Debate needs to be proactive in defending itself. The anecdotal impetus for
debate arises from the failure of the secondary and higher education to meet
the needs of students to compare, contrast, and make decisions about ideas
that are at odds with one another. We should not be apologetic for being
weird. Much of the challenge facing debate today stems from our refusal to
dress like everyone else, to act like everyone else, and to hide our
disagreements, especially when they're emotional and meaningful. While
certain behaviors have no business in debate, we should not hide that which
makes us special ? our ability to allow individuals from across the social
spectrum to disagree meaningfully and openly. CEDA should resist new content
restrictions and categorical and vague organizational rules regarding
professionalism and instead support proactive adoption of a public relations
model, in-house guidelines for ethical behavior, and develop procedures for
information gathering regarding sensitive or extreme incidents. I will
deliver a debate that is out front, extolling its virtues, and refuses to
abide by a general negativity toward what we do. Anyone that knows me can be
sure that I will not back down from the challenge of defending debate and
debaters.



Debate is not on the ropes. Lowest-common denominator education has let some
of the best students slip through the cracks due to boredom and the evident
mismatch between the subjects being taught them and the reality of their
experiences. As a result, debate attracts disaffected, socially active,
intelligent individuals. It is intentionally anti-majoritarian. It's
unsurprising that some individuals don't understand and support us. There is
a rising ride of anti-intellectualism in America. Universities have largely
given into the business model for schools, eschewing esoteric educational
opportunities. Debate should hold the line on maintaining its mission of
providing a truly academic experience for students while exploring
possibilities for revenue creation and capacity building. More debate
coaches than ever serve duel roles as debate coaches and educators serving
broadly in the academy, a role I can relate to as a PhD candidate nearing
completion at an R1 institution.  CEDA should be at the forefront of
producing information for its membership on new revenue streams and human
resources enhancements. I will deliver exploratory research into new funding
opportunities for debate programs of all types, helping to weather the storm
of increasing financial uncertainty.



Debate is about the debaters. The organization sometimes loses sight of
this. Our jobs exist because debaters exist. They are the primary unit of
our professional lives. The national tournament *is* significant. It is a
celebration not just of the students that win or even of the students that
participate in the tournament, but of the entirety of debate across the
board. Hosting and preparing for the CEDA national tournament is a
high-intensity job, but debating in it is even more nerve-wracking. The
national tournament has to be run with debaters in mind, releasing pairings
reasonably, placing judges with as high a mix of preference and mutuality as
possible, and providing for high-quality host facilities, both on campus and
at the tournament hotel(s). A CEDA officer should think like a debater
first. I will deliver a CEDA national tournament that debaters can't wait to
attend, bringing the tournament back to its ever-growing participation
numbers from the 1990's.



Debate asks a lot of you. It's time for you to ask something of debate. You
deserve leadership that believes in you, that defends diversity, that loves
debate for what it is, not for what it was, and that recognizes the primacy
of debaters. The CEDA leadership is not all-powerful, but should be working
as the public face of those it represents, not in the limited sense of the
ideal of debate, but in the far-reaching sense of everyone that debate
includes. Debate is alive and thriving in spite of the challenges it faces.

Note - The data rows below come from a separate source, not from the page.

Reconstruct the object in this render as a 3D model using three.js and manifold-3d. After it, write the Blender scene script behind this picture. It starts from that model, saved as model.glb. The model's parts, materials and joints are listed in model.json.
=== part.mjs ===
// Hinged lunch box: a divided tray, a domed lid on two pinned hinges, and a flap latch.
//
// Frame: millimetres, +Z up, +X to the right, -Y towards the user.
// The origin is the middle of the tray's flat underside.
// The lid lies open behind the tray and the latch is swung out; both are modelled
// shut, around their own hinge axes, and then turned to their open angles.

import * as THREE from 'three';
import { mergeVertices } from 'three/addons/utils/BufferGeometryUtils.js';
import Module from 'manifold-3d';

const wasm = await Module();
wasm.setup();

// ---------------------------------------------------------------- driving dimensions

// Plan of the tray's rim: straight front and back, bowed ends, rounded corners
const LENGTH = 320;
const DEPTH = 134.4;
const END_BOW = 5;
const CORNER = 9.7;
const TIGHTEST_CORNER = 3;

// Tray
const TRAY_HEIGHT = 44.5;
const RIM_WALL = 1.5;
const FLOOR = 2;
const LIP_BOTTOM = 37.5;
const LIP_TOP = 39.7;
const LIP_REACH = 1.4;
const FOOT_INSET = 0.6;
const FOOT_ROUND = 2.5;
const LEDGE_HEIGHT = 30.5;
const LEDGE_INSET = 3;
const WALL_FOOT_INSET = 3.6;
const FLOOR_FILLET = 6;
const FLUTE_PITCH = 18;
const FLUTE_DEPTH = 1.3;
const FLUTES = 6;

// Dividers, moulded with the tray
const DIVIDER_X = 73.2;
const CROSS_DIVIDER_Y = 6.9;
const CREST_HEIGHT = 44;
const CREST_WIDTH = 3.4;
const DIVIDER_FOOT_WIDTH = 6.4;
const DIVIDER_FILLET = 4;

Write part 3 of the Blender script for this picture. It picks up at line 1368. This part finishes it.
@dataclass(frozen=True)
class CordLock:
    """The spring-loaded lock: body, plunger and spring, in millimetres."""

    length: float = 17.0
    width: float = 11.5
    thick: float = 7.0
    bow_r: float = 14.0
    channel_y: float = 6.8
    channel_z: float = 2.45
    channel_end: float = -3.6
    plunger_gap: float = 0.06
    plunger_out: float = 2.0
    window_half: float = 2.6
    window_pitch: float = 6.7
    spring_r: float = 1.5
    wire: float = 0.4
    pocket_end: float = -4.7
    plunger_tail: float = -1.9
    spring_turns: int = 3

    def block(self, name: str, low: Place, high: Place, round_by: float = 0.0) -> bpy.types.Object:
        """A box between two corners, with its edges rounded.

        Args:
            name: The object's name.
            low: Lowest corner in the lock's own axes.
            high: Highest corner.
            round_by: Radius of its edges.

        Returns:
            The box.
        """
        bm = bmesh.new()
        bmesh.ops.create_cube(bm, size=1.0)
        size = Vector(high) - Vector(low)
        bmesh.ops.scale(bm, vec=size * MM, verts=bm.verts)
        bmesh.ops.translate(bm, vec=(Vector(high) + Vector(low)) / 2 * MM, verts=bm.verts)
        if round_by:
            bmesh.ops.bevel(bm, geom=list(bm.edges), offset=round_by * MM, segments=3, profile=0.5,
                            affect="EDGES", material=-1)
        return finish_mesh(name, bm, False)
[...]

The apparent crisis facing debate is one of image, not substance. Our
students are more talented than ever, our tournaments are increasingly
competitive, our directors and coaches are qualified and well-compensated,
and our organization is hopeful, but timid. Our leaders should be as
positive as our programs. Debate should defend itself without being
defensive ? about whom we are, about what we do, and about how we do it.

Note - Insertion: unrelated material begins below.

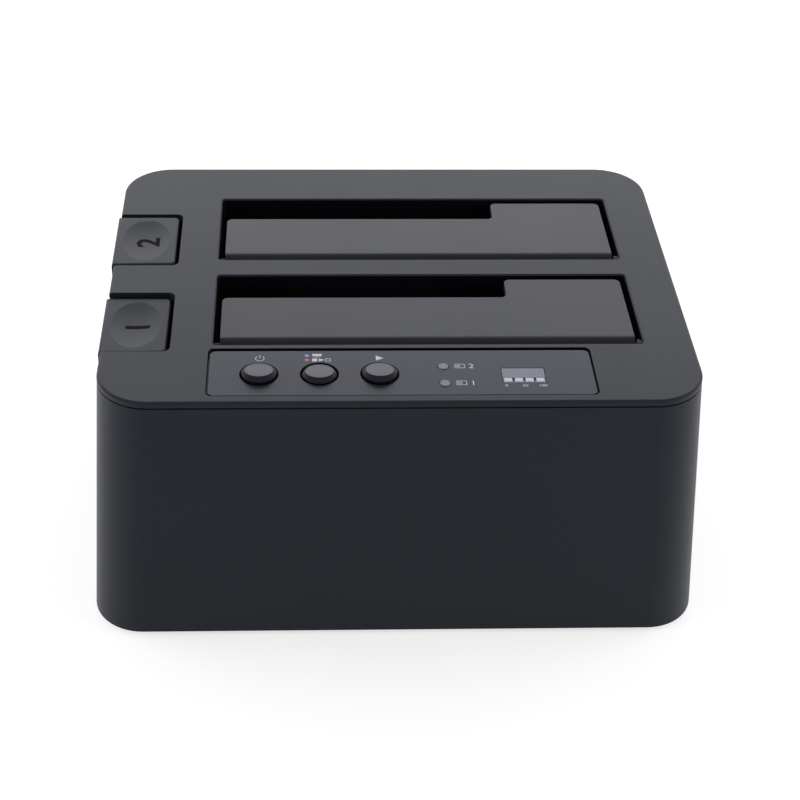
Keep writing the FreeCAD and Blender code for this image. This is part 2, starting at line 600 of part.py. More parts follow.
def make_bottom_cover():
    """Floor plate with screw bosses, board standoffs, lever ears, foot seats and vents."""
    body = new_body("bottom_cover")
    plate(body, ("0", "0", "foot_height"),
          "%s - 2 * case_wall - 2 * shell_clearance" % FOOT_WIDTH,
          "%s - 2 * case_wall - 2 * shell_clearance" % FOOT_DEPTH, "floor_thickness",
          "corner_radius - case_wall - shell_clearance")
    boss = post(body, (COLUMN_X, COLUMN_Y, FLOOR_TOP), "column_radius + 1", "boss_height")
    counterbore = drill_down(body, (COLUMN_X, COLUMN_Y, "foot_height"),
                             "screw_head_radius + screw_clearance",
                             "screw_head_height + screw_clearance", upwards=True)
    hole = drill_down(body, (COLUMN_X, COLUMN_Y, "foot_height"), "screw_radius + screw_clearance",
                      "floor_thickness + boss_height", upwards=True)
    seat = drill_down(body, ("foot_across", "foot_along", "foot_height"),
                      "foot_radius + screw_clearance", "foot_seat_depth", upwards=True)
    mirror_both_ways(body, [boss, counterbore, hole, seat])
    for spot in BOARD_CORNERS:
        if spot in SCREWED_CORNERS:
            post(body, spot + (FLOOR_TOP,), "standoff_radius", "board_standoff")
            drill_down(body, spot + (BOARD_UNDER,), "small_screw_radius", "board_standoff")
        else:
            plate(body, spot + (FLOOR_TOP,), "2 * standoff_radius", "standoff_radius",
                  "board_standoff")
    ear_gap = "(lever_width / 2 + lever_side_clearance)"
    for stem_y in STEM_Y:
        for ear_y in ("%s - %s - ear_thickness" % (stem_y, ear_gap),
                      "%s + %s" % (stem_y, ear_gap)):
            block(body, "Additive", ("%s - lever_hub_radius" % LEVER_X, ear_y, FLOOR_TOP),
                  ("2 * lever_hub_radius", "ear_thickness",
                   "lever_pivot_height - %s + ear_cap" % FLOOR_TOP))
        rod(body, "Subtractive",
            (LEVER_X, "%s - %s - ear_thickness - 1" % (stem_y, ear_gap), "lever_pivot_height"),
            "y", "lever_pin_radius + lever_running_fit",
            "2 * %s + 2 * ear_thickness + 2" % ear_gap)
    vent_start = "(-vent_pitch * (vent_count - 1) / 2)"
    for vent_y in ("-foot_along / 2", "foot_along / 2"):
        vent = cut_down(body, (vent_start, vent_y, FLOOR_TOP), "vent_width", "vent_length",
                        "floor_thickness")
        repeat_along(body, "X_Axis", [vent], "vent_pitch", "vent_count")
    doc.recompute()
    ear_top = number("lever_pivot_height + ear_cap")
    round_edges(body, lambda edge, middle: near(middle.z, ear_top) and near(
        abs(middle.x - number(LEVER_X)), number("lever_hub_radius")), "lever_hub_radius / 2",
        "Chamfer")
    return body


def make_rubber_feet():
    body = new_body("rubber_feet")
    foot = post(body, ("foot_across", "foot_along", "0"), "foot_radius",
                "foot_height + foot_seat_depth")
    mirror_both_ways(body, [foot])
    round_edges(body, lambda edge, middle: near(middle.z, 0), "foot_chamfer", "Chamfer")
    return body


def make_screws(label, spots, head_height_at, sizes, points_up):
    """A group of pan-head screws, one solid at each (x, y)."""
    shank, head, head_height, length = sizes
    body = new_body(label)
    for spot_x, spot_y in spots:
        if points_up:
            post(body, (spot_x, spot_y, head_height_at), head, head_height)
            post(body, (spot_x, spot_y, "%s + %s" % (head_height_at, head_height)), shank, length)
        else:
            post(body, (spot_x, spot_y, head_height_at), head, head_height)
            post(body, (spot_x, spot_y, "%s - %s" % (head_height_at, length)), shank, length)
    return body


# ---------------------------------------------------------------- drive bays

def make_bay_well(label, slot_front):
    """Open-topped well that guides a drive down onto its connector."""
    body = new_body(label, SLOT_X, slot_front, "0")
    middle_y = "(slot_depth / 2)"
    half = "(slot_width / 2)"
    well_bottom = "(well_floor_top - well_floor)"
    plate(body, ("0", middle_y, well_bottom), "slot_width + 2 * well_wall",
          "slot_depth + 2 * well_wall", "%s - %s" % (LID_UNDER, well_bottom),
          "slot_corner + well_wall")
    cut_down(body, ("0", middle_y, LID_UNDER), "slot_width", "slot_depth",
             "%s - well_floor_top" % LID_UNDER, "slot_corner")
    for sign in (-1, 1):
        for leg_y in ("well_leg_margin", "slot_depth - well_leg_margin"):
            plate(body, ("%d * (%s - well_leg_inset)" % (sign, half), leg_y, FLOOR_TOP),
                  "well_leg", "well_leg", "%s - %s" % (well_bottom, FLOOR_TOP))
    block(body, "Additive", ("-%s + 2 * lug_width" % half, "0",
                             "%s - door_thickness - stop_gap - 2 * stop_ledge"
                             " + hinge_sink" % HINGE_HEIGHT),
          ("slot_width - 4 * lug_width", "stop_ledge", "2 * stop_ledge"))
    lug_room = "(lug_drop + door_end_gap / 4)"
    block(body, "Subtractive",
          ("-%s - well_wall - 1" % half, "-shell_clearance", "%s - %s" % (LID_UNDER, lug_room)),
          ("slot_width + 2 * well_wall + 2", "lug_depth + 2 * shell_clearance",
           "%s + 1" % lug_room))
    connector_x = "(%s - %s)" % (CONNECTOR_X, SLOT_X)
    cut_down(body, (connector_x, CONNECTOR_Y, "well_floor_top"),
             "connector_width + 2 * connector_clearance",
             "connector_depth + 2 * connector_clearance", "well_floor")
    lever_x = "(%s - %s)" % (LEVER_X, SLOT_X)
    block(body, "Subtractive",
          ("-%s - well_wall - 1" % half, "%s - lever_width / 2 - 2 * lever_side_clearance"
           % LEVER_Y, "%s - 1" % well_bottom),
          ("%s + lever_reach + 1 + %s + well_wall + 1" % (lever_x, half),
           "lever_width + 4 * lever_side_clearance", "1 + well_floor + lever_slot_rise"))
    for sign in (-1, 1):
        corner_x = "-%s" % half if sign < 0 else "%s - guide_rib_height" % half
        for rib_y in ("slot_depth / 2", "slot_depth - 2 * guide_rib_width"):
            block(body, "Additive", (corner_x, rib_y, "well_floor_top + 4 * guide_rib_width"),
                  ("guide_rib_height", "guide_rib_width",
                   "%s - lug_drop - well_floor_top - 8 * guide_rib_width" % LID_UNDER))
    return body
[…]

This election should be more than a coronation of the seated CEDA
administration; it should represent an opportunity to elect a new vision for
the organization. Vote for change that believes in you.

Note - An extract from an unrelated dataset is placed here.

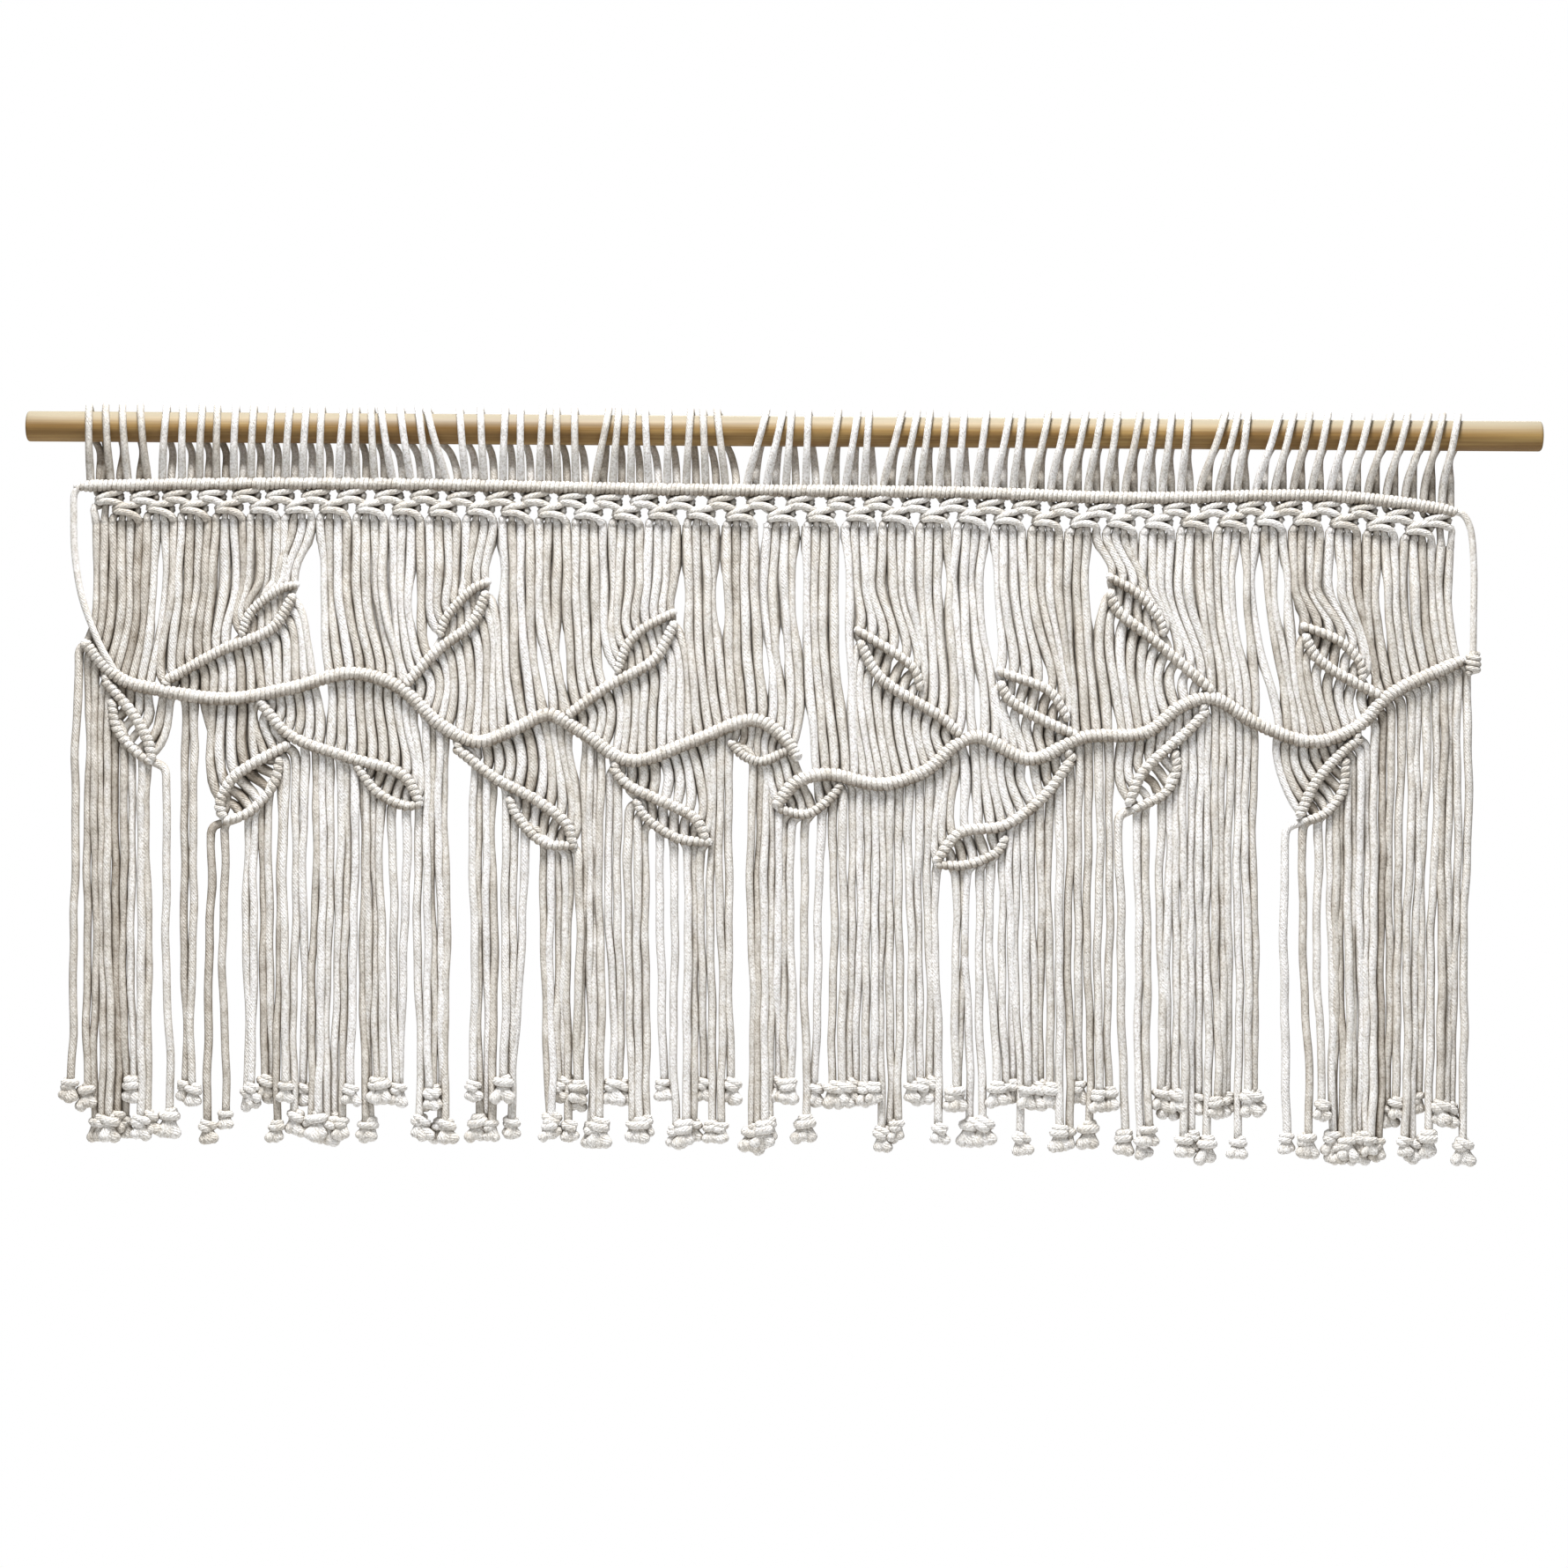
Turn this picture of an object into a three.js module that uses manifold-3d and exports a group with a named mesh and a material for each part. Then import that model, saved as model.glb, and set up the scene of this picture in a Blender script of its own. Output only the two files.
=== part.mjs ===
// A macrame curtain hanging on a plain wooden rod. Millimetres, +Z up.
// The origin is the middle of the rod's axis, the rod runs along X and the front of the curtain faces -Y.
import * as THREE from 'three';
import { mergeVertices } from 'three/addons/utils/BufferGeometryUtils.js';
import Module from 'manifold-3d';

const wasm = await Module();
wasm.setup();

// Driving sizes.
const ROD_LENGTH = 1100;
const ROD_RADIUS = 11;
const ROD_EDGE = 2;
const ROD_SIDES = 24;
const CORD_RADIUS = 2.4;
const GAP = 0.3;

// The strands hang in one layer, a tooth of the comb being a bundle of strands side by side.
const STRANDS = 148;
const LAYER_HALF = 2.2;
const BUNDLE_MARGIN = 3.6;
const HANGING_MARGIN = 2.5;
const OPEN_GAP = 8.5;
const OPEN_PARTING = 5;
const COMB_EDGE = 8;

// A bar is a row of double half hitches over a holding cord: a half round that lies on the front of the layer.
const BAR_RADIUS = 4.8;
const BAR_AXIS_Y = -3.1;
const BAR_BACK_Y = -(LAYER_HALF + GAP);
const BAR_SIDES = 4;
const TOP_BAR_SPACING = 45;
const VINE_SPACING = 18;
const LEAF_SPACING = 12;

// The two rows of square knots under the top bar.
const BAND_HEIGHT = 23;
const BAND_HALF = 4.6;

// Heights of the parted strands, and of the two rows of end knots at the left edge with their fall to the right.
const PARTING_HEIGHT = -118;
const HANG_DROP = 45;
const HANG_HEIGHT = -357;
const KNOT_HEIGHTS = { upper: -484, lower: -507 };
const KNOT_FALL = 12 / 1000;
const KNOT_SIZE = { halfWidth: 5, halfDepth: 4.8, halfHeight: 7 };

// The side cords and the barrel knot at the right edge.
const SIDE_CORD_SIDES = 8;
const SIDE_CORD_SPACING = 12;
const BARREL = { x: 500.8, y: -3.6, z: -165.5, radius: 6.2, height: 16, sides: 14 };

const COTTON = { color: 0xe9e4da, roughness: 0.95, metalness: 0 };
const COTTON_SHADED = { color: 0xd9d2c5, roughness: 0.95, metalness: 0 };
const WOOD = { color: 0xc9a36b, roughness: 0.6, metalness: 0 };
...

As an aside, Mike Davis is a low-rent version of me, Vik Keenan is obviously
some kinda terrorist, Andy Ellis is from South Carolina, need I say more,
and Scott Elliot doesn't really require my help to indict him. I wanted to
go negative first. Any responses to these allegations are clearly derivative
mud-slinging. Seriously though, debate should be more fun. Our leadership is
frequently boring and takes itself too seriously. Most tournaments have lost
that sense of camaraderie that drew many of us to commit to debate as a
career. We should be able to belittle and degrade a bit. Like Eisenhower
said, "A sense of humor is part of the art of leadership, of getting along
with people, of getting things done."